Try reading the travel connections pages on travelfish.org and talesofasia.com for up-to-date details on these connections. The Aranyapathet crossing from Thailand is indeed rife with ripoff pitfalls as the previous replier noted; good info on how to avoid those on the Tales of Asia website. My Google Earth presentation has the Vientiane-S.R. land/river route via the Laos-Cambodia plotted out, and some photos in my web albums (see my home and travel pages here for links).

If cutting into Thailand, you could work in an easy side trip to Preah Vihear, a reportedly stunning temple setting just inside Cambodia on the north Cambodia-Thai border, visitable from Thailand on a day-trip only (there's a very rough Cambodian road from below the temple going south to Siem Reap, but afaik no official entry in to Cambodia is allowed there. You leave your passport at the Thai border if visiting the temple from there; you'd then have to continue on to Aranyapathet or another open Thai-Cambo border crossing and connect to Siem Reap.

Travel Tips for Vientiane


by Blatherwick

The namphou is in the middle of the central square in Vientiane. The fountain in the middle is a common meeting point and a good reference if you are ever lost. There are many restaurants with terraces where you can enjoy a dinner or a couple of drinks.

Bring US Dollars or Thai Baht

by Rodan44

When in Vientiane, or anywhere else in Laos for that matter, be sure to bring plenty of cash because credit cards are still not widely accepted. The official currency of Laos is Kip, but the preferred currencies are US Dollars or Thai Baht, both of which will be accepted by anyone anywhere, although you will often get your change in Kip. Be sure to spend all your Kip in Laos, as you cannot exchange it outside of the country.

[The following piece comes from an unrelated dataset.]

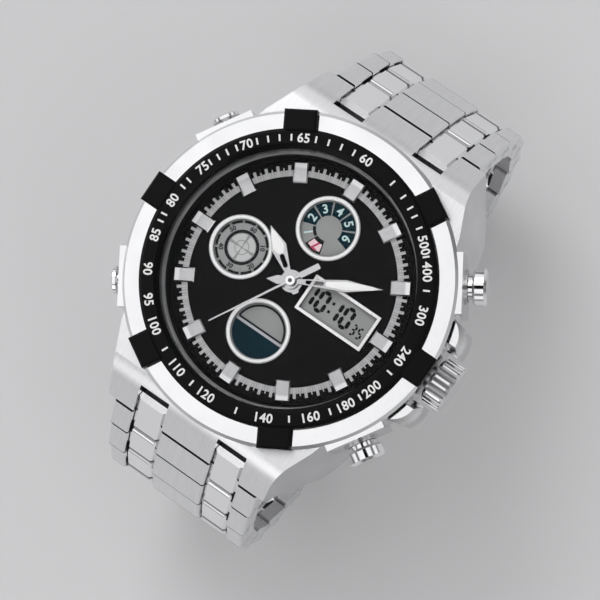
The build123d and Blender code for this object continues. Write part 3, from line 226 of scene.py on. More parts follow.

Contrary to what you may read, I did see one ATM in Vientiane, although I didn't confirm if it was on an international system (Plus, Cirrus). There are plenty of banks and money changers, but they are very picky as to what currencies they will exchange, as I was unable to find a bank in the entire city that would exchange Singapore Dollars for Kip.


by l_joo

Tuk-tuk will cost you 20000 kips if you are not local, 5000 kips if you are local. I learnt the lesson after 2 or 3 times. So I get myself one 10000 and one 5000 note ready in hand, and I wave the Tuk-tuk and I bargain with him. Not a perfect idea but at least I need not pay additional 10000 kips.

entry visa

by call_me_rhia

it's possible to get an entry visa to Laos right on the spot at the Friendship Bridge if u come overland from Thailand.. it's the only land border where you can get a visa on the spot. All u need is 2 photographs and 30 dollars in cash (or 40, I'm not too sure). Then you just have to fill in the application form and pay the bridge overtime tax.. which u'll have to pay most of the times - a small bribe in fact - but it's only 50 cents anyway

Using the Lao squatting toilet (same as the Thai)

by SumTingWong

Yes, you may have the pleasure to use the Lao people toilet, i.e. the squatter. These may look extremely unappealing at first, but you should love them by the end! You should know how to use them so you know what you're doing when that time comes when you are up against one, well here it goes...

1) Get bare footed
2) There is normally a rack to put your pants, use it, if not well put your pants somewhere.
3) Place feet on feet pads and just squat down
4) Release the bomb (1 or 2).
5) Ut-oh, no toilet paper, what to do? (Bring some before if your smart, but biodegradable ones only). But normally you won't have any so here's what to do: there is a bucket and troth of water for a reason... take your LEFT HAND and wet it and clean the spot... now you can see why they don't eat with their left hands!!!
6) Ut-oh, no flusher, but there is a hose and pail. Fill the pail with the water from the hose; pour the water into the toilet from the pail and it will (should) go down.
7) Put your pants and shoes on and congratulations you're done!